* _Task directions_: The data below holds the lines to copy: everything from the line containing "return nodes" to the line containing "bpy.data.objects.remove(obj)", both ends included, set down exactly.

START Available records

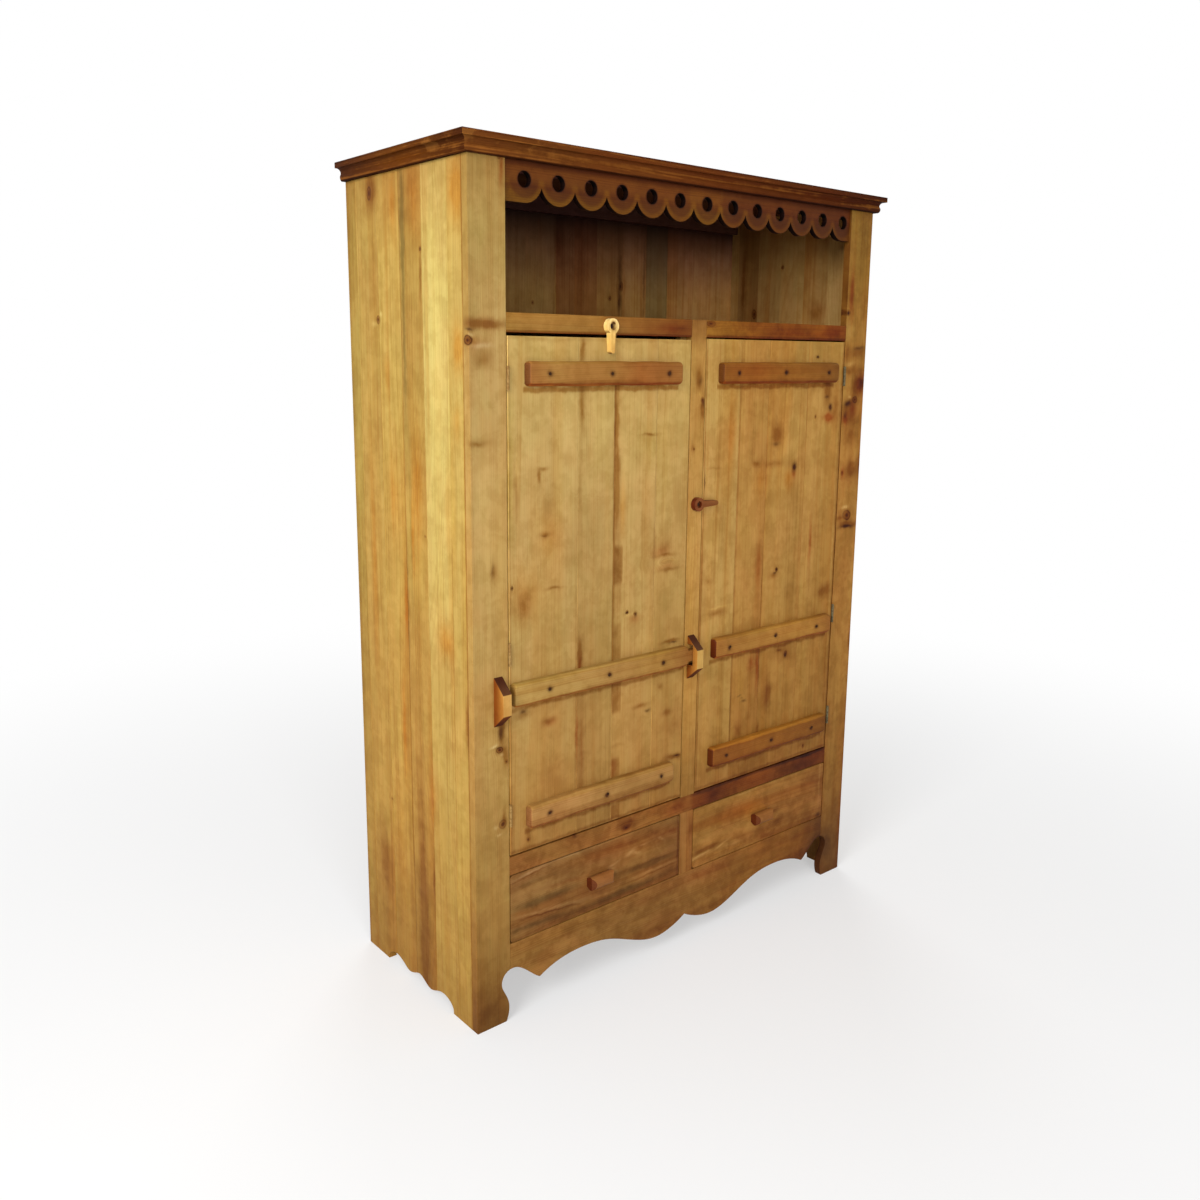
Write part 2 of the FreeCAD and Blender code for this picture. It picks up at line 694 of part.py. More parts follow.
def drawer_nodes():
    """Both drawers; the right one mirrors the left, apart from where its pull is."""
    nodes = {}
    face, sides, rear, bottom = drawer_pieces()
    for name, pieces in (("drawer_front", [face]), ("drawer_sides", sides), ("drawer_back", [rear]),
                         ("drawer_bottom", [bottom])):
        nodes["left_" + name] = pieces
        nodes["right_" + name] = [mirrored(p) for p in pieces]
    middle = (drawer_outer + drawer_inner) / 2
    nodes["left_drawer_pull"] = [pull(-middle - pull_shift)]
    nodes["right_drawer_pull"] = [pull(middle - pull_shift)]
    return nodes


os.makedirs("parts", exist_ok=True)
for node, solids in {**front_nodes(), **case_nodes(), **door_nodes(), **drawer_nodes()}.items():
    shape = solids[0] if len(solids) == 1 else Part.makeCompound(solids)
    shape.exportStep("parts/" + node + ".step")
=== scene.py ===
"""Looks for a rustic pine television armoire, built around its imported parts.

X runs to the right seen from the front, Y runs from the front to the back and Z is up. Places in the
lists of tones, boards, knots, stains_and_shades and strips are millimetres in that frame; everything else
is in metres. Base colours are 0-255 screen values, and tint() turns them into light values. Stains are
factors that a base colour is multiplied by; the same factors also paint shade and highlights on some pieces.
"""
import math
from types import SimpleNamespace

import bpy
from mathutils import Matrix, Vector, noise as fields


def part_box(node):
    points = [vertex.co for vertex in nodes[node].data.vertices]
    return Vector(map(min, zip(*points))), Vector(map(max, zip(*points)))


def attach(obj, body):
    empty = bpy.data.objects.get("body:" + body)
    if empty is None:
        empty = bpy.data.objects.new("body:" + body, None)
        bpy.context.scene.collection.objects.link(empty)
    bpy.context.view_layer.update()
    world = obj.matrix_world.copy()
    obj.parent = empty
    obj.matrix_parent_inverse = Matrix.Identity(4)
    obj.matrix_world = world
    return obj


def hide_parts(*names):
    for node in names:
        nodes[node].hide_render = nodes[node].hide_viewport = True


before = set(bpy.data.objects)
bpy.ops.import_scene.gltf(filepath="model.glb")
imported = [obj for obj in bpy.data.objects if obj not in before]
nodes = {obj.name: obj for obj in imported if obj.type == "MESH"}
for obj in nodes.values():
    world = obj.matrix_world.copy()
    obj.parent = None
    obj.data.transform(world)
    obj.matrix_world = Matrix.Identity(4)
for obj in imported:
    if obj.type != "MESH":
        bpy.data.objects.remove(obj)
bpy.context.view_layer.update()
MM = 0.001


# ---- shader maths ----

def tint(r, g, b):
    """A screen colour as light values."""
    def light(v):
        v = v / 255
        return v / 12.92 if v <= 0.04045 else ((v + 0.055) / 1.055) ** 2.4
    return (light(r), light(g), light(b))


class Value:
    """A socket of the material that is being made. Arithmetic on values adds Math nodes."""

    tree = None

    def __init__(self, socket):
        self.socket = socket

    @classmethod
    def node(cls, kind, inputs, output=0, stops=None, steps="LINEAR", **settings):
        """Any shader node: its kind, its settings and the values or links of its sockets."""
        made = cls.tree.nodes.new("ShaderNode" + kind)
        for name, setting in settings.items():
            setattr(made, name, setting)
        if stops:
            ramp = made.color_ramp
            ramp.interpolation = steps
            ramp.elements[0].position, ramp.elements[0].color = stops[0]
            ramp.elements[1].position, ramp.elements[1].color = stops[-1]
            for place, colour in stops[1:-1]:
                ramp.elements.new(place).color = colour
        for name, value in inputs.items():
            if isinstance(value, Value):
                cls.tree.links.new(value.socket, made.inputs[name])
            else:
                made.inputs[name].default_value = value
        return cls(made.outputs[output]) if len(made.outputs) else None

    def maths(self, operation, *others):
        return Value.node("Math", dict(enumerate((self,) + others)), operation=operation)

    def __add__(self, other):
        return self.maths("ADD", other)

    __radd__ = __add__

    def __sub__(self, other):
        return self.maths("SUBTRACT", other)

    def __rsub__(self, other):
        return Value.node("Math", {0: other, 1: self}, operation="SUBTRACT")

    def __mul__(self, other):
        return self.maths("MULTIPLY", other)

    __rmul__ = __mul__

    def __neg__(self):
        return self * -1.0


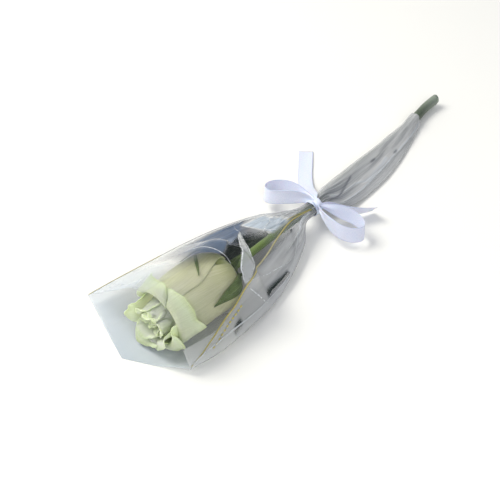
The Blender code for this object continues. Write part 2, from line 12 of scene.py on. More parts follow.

END Available records

* _Solution for this exercise_:
    return nodes


os.makedirs("parts", exist_ok=True)
for node, solids in {**front_nodes(), **case_nodes(), **door_nodes(), **drawer_nodes()}.items():
    shape = solids[0] if len(solids) == 1 else Part.makeCompound(solids)
    shape.exportStep("parts/" + node + ".step")
=== scene.py ===
"""Looks for a rustic pine television armoire, built around its imported parts.

X runs to the right seen from the front, Y runs from the front to the back and Z is up. Places in the
lists of tones, boards, knots, stains_and_shades and strips are millimetres in that frame; everything else
is in metres. Base colours are 0-255 screen values, and tint() turns them into light values. Stains are
factors that a base colour is multiplied by; the same factors also paint shade and highlights on some pieces.
"""
import math
from types import SimpleNamespace

import bpy
from mathutils import Matrix, Vector, noise as fields


def part_box(node):
    points = [vertex.co for vertex in nodes[node].data.vertices]
    return Vector(map(min, zip(*points))), Vector(map(max, zip(*points)))


def attach(obj, body):
    empty = bpy.data.objects.get("body:" + body)
    if empty is None:
        empty = bpy.data.objects.new("body:" + body, None)
        bpy.context.scene.collection.objects.link(empty)
    bpy.context.view_layer.update()
    world = obj.matrix_world.copy()
    obj.parent = empty
    obj.matrix_parent_inverse = Matrix.Identity(4)
    obj.matrix_world = world
    return obj


def hide_parts(*names):
    for node in names:
        nodes[node].hide_render = nodes[node].hide_viewport = True


before = set(bpy.data.objects)
bpy.ops.import_scene.gltf(filepath="model.glb")
imported = [obj for obj in bpy.data.objects if obj not in before]
nodes = {obj.name: obj for obj in imported if obj.type == "MESH"}
for obj in nodes.values():
    world = obj.matrix_world.copy()
    obj.parent = None
    obj.data.transform(world)
    obj.matrix_world = Matrix.Identity(4)
for obj in imported:
    if obj.type != "MESH":
        bpy.data.objects.remove(obj)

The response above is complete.